I take everything as a message for my writing—though this was the first delivered by carrier pigeon—and I’ve been trying to open myself to what’s around me rather than shutting it out. Even on the Internet, I’ve been spending time with what’s less familiar to me, paying attention when I something feels wild and alive as it comes through my computer screen. Perhaps that’s why I’ve stumbled onto so much inspiration this week. I can feel something new taking shape.

Perhaps you’ve noticed that regularly I round up a few “small and magical things,” mostly related to writing, that I gather ‘round the Internet and append as links to the bottom or margin of the newsletter.  This time, I want to share them at slightly greater length. If something strikes you, I hope you’ll engage it. Go to the comments and let me know what happens.

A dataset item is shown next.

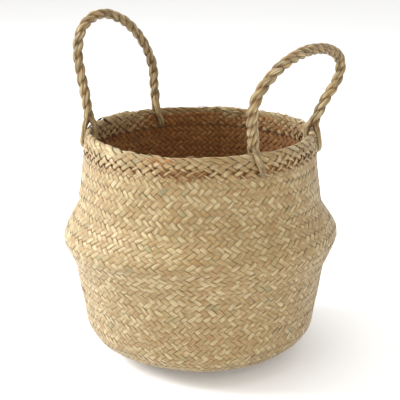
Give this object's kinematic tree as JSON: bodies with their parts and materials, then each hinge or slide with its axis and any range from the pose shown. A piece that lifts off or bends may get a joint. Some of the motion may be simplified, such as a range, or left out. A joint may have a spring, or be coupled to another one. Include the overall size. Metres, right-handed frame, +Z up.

1. Beautiful musings on writing, reading & the stories we tell 

Guernica magazine online (www.guernicamag.com) has a memorable excerpt from Rebecca Solnit’s new book “The Faraway Nearby,” which explores the way we make stories. Guernica’s presentation is laced with exquisite images of eggs in nests, the work of Northern California photographer Sharon Beals—even more reason to click the link.

A taste of Solnit:

“Like many others who turned into writers, I disappeared into books when I was very young, disappeared into them like someone running into the woods. What surprised and still surprises me is that there was another side to the forest of stories and the solitude, that I came out that other side and met people there. Writers are solitaries by vocation and necessity. I sometimes think the test is not so much talent, which is not as rare as people think, but purpose or vocation, which manifests in part as the ability to endure a lot of solitude and keep working. Before writers are writers they are readers, living in books, through books, in the lives of others that are also the heads of others, in that act that is so intimate and yet so alone.”

Read the rest of the excerpt at:http://www.guernicamag.com/features/the-faraway-nearby/

2. A sharp-eyed guide into the work of memoir writing

Friends and clients working on memoirs, I highly recommend the pieces to be found on the blog of the wonderful teacher and writer Debra Gwartney. Two posts in particular, a recent one titled “A Few Memoir Pitfalls,” and an older one called “On Beginning a Memoir,” are excellent starting points and refreshers, full of examples from powerful works. Go read them, especially if you’re puzzling out that big question, “Who’s the I telling this story?”

From “A Few Memoir Pitfalls”:

" A memoir that truly engages ... explores emotional patterns, the relationships that draw us in, that still have their hooks in us for reasons that are often unconscious. These memoirs recognize that the person called “I” is attached to a certain version of the past. At the same time, it’s important to remember that memory is malleable—our memories shift over time. Just ask your sister about a certain day in your childhood, and no doubt you’ll have divergent details of whatever episode you brought up. Also, the way you remember a childhood incident today is likely not how you remembered that same experience five years ago. Our memories are there to serve us. The ways we need to be served change as we change. Tapping into this very notion—just how are my memories serving me?—is a door into compelling memoir writing."

You can find Debra Wartney at:http://www.debragwartney.com/blog/

3. Roll the words in your mouth and discover what they mean

You’ve never seen a maluma or a takete, but from the sound of the names, which of the objects is soft and rounded and which is jagged? Poets and others will be interested in linguists’ research into the evocative power of names, and the way they sound.

The New Yorker “Elements” blog has the details.

4. Notes on scraps of paper: snapshots from the creative process

Creating is messy, and the Pocket Notes project,http://www.pocketnotes.org/ collects the evidence: “Pocket Notes can refer to a passing scent, a bill, a type of bond, a memorandum, an effort, commentary or reference, an indication, a formula, to notice something, an observation, a piece of news, a reminder. Pocket Notes documents process, charts, maps, lists, graphs, diagrams, drafts, recordings, & the leftovers of experimentation.”

For me, flipping through the pages of Issue 2 opened a dozen windows into wildness, as writers and creators show notes, scraps and drawings and describe their projects.

Start here, with the messy notebook of Amaranth Borsuk, and then see the rest of the projects by clicking the “current issue” link in the menu bar. See what shakes loose.

5. Your turn

Take the inspiration and run. Keep writing in small bursts, if scraps of time are all you’ve got. And don’t forget to open a window, beautiful writer person. Let something wild fly in.